---------- Dataset extract ----------

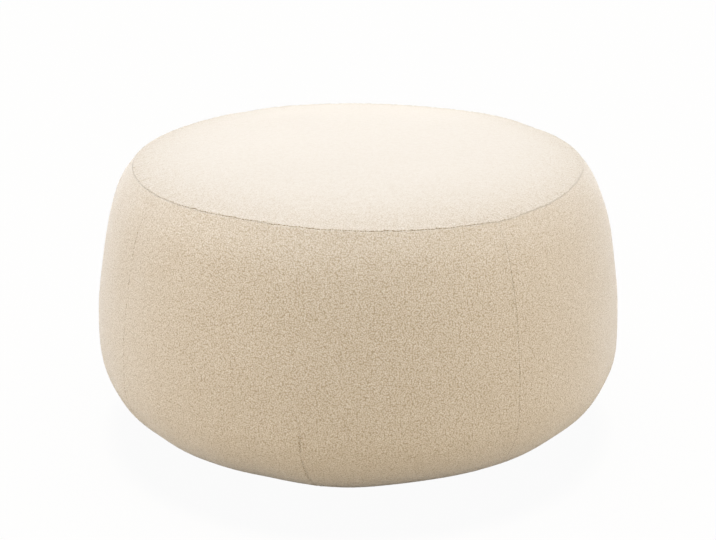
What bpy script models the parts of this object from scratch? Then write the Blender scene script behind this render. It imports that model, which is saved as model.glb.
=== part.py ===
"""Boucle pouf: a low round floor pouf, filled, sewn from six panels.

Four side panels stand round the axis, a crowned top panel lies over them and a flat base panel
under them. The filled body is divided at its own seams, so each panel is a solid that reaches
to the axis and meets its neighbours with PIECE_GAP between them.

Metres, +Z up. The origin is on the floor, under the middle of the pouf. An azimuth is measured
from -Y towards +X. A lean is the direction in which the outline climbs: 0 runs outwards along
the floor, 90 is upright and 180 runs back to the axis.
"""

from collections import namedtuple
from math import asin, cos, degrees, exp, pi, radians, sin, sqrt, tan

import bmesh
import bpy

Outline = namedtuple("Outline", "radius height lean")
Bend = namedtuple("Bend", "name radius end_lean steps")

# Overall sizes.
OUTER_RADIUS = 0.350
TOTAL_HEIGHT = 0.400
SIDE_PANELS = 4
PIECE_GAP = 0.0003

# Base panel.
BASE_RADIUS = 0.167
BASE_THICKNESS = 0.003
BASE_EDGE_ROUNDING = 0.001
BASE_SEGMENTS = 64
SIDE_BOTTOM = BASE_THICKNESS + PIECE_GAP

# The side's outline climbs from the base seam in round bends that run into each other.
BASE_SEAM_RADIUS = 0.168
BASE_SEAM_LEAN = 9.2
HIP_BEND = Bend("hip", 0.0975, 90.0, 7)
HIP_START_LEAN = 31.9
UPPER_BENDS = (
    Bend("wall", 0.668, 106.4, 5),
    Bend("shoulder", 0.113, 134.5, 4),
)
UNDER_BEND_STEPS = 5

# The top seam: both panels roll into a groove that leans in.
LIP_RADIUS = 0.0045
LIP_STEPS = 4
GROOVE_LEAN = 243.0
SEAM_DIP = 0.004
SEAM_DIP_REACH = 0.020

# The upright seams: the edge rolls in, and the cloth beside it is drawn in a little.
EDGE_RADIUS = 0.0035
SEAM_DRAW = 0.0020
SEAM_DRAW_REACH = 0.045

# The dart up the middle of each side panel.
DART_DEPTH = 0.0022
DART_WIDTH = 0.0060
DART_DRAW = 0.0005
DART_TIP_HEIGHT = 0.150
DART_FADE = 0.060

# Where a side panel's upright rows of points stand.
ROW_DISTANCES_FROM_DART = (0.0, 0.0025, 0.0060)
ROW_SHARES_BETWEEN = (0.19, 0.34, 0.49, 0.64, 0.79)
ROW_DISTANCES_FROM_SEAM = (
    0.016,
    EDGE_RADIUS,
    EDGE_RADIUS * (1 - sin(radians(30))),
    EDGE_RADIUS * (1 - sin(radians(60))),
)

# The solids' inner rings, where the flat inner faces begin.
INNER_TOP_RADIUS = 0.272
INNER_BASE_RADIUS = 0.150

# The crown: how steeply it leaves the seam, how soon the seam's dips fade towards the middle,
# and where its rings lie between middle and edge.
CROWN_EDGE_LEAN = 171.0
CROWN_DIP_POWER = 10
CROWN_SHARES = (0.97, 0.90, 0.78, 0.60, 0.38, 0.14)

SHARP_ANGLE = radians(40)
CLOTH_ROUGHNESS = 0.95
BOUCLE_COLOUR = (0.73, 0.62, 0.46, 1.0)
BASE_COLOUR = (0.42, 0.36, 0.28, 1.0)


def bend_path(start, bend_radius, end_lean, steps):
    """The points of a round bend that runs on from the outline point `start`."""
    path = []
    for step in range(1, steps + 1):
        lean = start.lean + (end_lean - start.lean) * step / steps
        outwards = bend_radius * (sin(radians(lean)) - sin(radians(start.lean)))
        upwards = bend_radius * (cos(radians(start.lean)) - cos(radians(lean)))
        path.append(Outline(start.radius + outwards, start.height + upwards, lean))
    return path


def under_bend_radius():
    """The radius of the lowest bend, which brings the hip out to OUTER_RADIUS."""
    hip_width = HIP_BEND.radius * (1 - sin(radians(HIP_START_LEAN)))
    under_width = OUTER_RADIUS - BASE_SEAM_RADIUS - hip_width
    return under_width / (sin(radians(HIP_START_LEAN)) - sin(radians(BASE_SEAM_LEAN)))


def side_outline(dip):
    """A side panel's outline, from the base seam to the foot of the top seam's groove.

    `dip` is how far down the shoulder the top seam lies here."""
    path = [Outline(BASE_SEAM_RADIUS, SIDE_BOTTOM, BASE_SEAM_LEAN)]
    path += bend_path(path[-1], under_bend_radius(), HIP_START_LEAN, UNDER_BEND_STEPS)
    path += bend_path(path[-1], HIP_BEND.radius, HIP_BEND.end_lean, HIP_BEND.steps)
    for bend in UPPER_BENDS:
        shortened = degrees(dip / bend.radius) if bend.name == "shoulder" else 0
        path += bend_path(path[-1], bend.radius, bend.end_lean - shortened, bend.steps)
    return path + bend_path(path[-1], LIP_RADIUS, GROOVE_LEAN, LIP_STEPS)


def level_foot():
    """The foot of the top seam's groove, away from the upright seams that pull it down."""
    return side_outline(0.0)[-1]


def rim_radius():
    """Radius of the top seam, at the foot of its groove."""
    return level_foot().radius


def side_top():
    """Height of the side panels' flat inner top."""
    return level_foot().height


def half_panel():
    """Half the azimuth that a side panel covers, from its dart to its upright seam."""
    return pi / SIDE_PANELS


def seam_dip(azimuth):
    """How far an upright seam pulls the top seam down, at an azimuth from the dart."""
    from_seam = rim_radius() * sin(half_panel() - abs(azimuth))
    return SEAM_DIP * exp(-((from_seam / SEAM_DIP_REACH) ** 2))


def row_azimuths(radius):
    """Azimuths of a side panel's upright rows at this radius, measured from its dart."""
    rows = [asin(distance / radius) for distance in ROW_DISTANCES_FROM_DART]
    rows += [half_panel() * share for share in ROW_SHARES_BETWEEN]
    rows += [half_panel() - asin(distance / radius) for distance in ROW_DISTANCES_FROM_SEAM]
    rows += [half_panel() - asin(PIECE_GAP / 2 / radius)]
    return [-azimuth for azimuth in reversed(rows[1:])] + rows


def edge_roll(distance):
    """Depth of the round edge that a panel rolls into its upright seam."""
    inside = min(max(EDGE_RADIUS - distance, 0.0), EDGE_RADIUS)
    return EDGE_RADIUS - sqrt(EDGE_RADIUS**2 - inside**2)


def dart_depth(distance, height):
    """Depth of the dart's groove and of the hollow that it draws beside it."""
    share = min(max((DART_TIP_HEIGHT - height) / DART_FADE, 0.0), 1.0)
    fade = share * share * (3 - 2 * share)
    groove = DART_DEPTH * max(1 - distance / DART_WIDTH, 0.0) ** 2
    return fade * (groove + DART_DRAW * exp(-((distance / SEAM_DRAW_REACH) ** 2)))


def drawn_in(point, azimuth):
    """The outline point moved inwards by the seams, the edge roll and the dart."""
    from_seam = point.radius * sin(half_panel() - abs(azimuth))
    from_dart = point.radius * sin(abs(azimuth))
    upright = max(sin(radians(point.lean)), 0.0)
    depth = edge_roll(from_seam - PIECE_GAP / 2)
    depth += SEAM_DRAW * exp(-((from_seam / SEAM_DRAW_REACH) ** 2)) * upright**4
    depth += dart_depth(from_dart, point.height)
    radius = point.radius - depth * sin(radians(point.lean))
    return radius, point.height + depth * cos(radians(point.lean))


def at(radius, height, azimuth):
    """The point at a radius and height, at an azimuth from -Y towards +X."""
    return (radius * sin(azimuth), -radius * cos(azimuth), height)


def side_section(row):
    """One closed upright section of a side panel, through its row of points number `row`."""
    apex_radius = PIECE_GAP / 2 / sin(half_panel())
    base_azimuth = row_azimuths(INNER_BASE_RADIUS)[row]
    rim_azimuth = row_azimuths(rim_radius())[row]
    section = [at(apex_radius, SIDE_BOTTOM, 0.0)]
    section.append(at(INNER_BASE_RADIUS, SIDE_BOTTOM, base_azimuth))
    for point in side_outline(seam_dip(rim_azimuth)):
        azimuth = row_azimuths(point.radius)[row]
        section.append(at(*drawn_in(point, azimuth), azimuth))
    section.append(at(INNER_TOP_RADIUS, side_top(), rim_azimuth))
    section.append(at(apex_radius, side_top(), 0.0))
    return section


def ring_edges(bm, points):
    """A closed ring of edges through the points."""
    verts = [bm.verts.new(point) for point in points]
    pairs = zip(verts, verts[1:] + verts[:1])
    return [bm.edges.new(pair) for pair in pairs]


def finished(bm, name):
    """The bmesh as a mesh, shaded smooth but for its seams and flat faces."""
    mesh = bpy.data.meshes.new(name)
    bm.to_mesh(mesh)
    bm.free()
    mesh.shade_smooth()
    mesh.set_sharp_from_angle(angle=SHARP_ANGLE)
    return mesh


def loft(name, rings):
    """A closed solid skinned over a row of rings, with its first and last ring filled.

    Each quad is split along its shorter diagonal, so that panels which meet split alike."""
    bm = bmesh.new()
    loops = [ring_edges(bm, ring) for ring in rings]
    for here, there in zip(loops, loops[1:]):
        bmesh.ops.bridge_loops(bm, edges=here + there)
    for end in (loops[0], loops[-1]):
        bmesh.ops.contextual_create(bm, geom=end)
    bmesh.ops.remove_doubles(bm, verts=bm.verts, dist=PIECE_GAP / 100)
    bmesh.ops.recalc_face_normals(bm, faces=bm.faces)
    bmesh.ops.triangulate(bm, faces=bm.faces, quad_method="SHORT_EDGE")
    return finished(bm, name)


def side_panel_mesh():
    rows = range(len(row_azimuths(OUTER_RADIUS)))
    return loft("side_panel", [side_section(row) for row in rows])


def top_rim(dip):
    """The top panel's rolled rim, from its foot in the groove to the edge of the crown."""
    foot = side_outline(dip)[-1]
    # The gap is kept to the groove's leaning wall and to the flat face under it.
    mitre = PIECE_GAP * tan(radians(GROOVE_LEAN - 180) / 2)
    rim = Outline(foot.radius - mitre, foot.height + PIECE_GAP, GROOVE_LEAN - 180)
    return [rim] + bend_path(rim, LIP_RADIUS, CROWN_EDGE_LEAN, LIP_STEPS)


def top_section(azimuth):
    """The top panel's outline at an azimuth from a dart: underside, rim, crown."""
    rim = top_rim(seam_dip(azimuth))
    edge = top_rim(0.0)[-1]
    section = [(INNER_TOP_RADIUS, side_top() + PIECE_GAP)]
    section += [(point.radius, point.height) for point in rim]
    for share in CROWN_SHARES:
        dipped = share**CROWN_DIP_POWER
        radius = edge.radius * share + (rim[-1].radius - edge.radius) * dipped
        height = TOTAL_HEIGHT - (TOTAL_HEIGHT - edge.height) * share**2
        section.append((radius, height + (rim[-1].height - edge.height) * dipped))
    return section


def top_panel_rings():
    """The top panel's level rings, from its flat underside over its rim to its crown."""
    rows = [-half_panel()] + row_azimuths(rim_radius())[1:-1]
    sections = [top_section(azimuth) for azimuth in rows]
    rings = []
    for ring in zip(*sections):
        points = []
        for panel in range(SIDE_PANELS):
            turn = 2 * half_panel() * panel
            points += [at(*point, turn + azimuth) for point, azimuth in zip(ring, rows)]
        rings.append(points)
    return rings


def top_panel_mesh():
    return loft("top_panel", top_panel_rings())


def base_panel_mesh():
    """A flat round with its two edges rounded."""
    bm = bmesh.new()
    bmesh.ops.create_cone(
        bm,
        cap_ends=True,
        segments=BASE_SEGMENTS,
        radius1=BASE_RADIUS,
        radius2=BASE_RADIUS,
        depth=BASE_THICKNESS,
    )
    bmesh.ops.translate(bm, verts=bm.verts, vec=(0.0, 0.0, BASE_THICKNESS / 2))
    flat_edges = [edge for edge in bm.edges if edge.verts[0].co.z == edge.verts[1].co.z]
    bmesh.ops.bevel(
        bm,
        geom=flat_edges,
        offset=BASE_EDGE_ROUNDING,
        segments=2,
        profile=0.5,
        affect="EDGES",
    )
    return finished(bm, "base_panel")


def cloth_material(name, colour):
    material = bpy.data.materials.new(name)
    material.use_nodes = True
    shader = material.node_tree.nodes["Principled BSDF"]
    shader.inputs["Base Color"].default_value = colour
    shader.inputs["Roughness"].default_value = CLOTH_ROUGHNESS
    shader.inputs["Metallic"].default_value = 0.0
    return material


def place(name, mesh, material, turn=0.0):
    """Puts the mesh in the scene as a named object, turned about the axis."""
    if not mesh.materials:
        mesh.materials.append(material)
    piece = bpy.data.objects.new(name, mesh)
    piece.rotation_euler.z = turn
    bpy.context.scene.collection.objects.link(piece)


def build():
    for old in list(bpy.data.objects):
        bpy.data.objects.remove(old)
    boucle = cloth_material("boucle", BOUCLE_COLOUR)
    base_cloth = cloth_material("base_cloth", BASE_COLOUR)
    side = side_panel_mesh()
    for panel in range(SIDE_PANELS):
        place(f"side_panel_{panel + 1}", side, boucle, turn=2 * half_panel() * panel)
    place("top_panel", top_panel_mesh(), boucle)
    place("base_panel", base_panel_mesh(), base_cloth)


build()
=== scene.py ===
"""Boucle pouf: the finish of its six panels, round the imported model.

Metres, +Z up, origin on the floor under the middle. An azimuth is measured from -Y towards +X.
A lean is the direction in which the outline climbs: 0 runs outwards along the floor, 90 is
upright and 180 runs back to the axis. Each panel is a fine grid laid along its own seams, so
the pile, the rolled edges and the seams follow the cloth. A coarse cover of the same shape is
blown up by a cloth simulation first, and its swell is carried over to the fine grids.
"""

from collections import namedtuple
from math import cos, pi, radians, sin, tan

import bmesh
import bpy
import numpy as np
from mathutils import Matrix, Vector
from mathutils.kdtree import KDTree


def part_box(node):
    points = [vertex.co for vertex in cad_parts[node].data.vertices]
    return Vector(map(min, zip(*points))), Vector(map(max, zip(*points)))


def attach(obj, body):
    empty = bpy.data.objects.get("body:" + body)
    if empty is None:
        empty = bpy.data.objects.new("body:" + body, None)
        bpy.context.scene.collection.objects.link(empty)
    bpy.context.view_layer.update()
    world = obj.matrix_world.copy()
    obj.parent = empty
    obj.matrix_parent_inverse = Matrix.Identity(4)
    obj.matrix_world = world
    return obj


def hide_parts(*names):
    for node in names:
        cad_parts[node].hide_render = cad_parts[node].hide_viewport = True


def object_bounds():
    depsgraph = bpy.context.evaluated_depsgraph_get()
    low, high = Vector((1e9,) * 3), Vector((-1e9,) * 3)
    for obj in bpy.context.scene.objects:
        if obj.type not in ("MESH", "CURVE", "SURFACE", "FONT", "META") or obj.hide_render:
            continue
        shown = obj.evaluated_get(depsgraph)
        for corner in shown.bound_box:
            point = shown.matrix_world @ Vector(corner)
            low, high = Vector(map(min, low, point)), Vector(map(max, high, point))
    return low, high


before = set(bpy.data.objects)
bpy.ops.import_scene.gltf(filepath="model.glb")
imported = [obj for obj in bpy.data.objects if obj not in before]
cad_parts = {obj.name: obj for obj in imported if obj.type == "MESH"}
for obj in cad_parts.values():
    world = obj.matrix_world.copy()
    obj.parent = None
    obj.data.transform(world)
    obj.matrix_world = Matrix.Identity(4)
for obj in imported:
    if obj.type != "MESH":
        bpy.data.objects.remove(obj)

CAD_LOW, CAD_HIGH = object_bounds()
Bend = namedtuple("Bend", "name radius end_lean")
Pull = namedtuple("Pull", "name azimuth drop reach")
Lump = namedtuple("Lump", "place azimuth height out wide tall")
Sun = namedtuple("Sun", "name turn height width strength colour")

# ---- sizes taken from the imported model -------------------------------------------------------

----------
---------- Dataset extract ----------

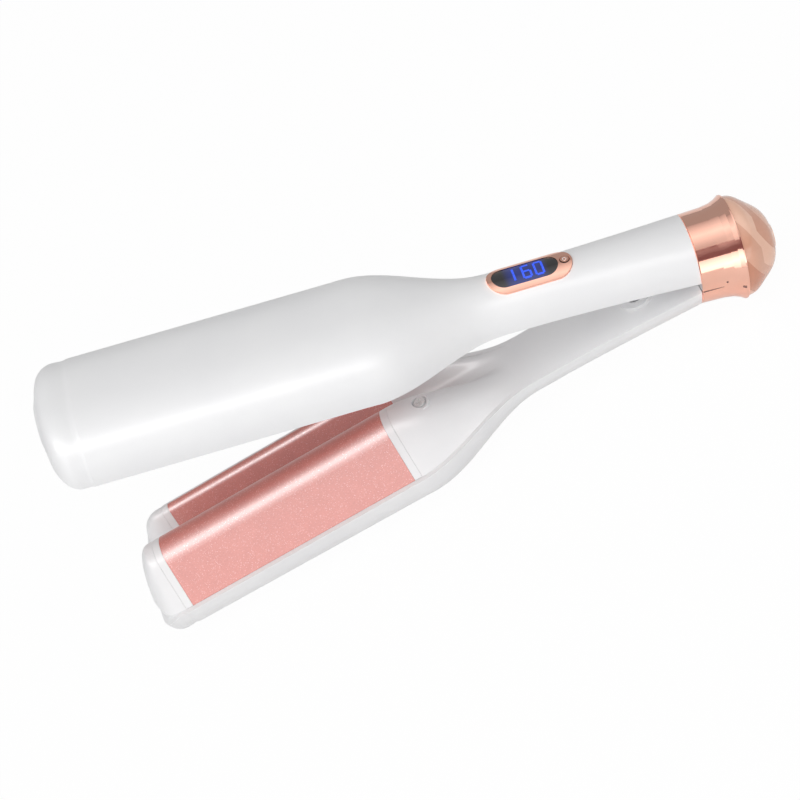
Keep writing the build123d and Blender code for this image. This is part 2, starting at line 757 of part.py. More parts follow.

----------

▶ What is being asked
Your task is to repeat the lines from the one containing "side = side_panel_mesh()" to the one containing "from mathutils.kdtree import KDTree", both lines included. Leave out every other line.

▶ Solved problem
    side = side_panel_mesh()
    for panel in range(SIDE_PANELS):
        place(f"side_panel_{panel + 1}", side, boucle, turn=2 * half_panel() * panel)
    place("top_panel", top_panel_mesh(), boucle)
    place("base_panel", base_panel_mesh(), base_cloth)


build()
=== scene.py ===
"""Boucle pouf: the finish of its six panels, round the imported model.

Metres, +Z up, origin on the floor under the middle. An azimuth is measured from -Y towards +X.
A lean is the direction in which the outline climbs: 0 runs outwards along the floor, 90 is
upright and 180 runs back to the axis. Each panel is a fine grid laid along its own seams, so
the pile, the rolled edges and the seams follow the cloth. A coarse cover of the same shape is
blown up by a cloth simulation first, and its swell is carried over to the fine grids.
"""

from collections import namedtuple
from math import cos, pi, radians, sin, tan

import bmesh
import bpy
import numpy as np
from mathutils import Matrix, Vector
from mathutils.kdtree import KDTree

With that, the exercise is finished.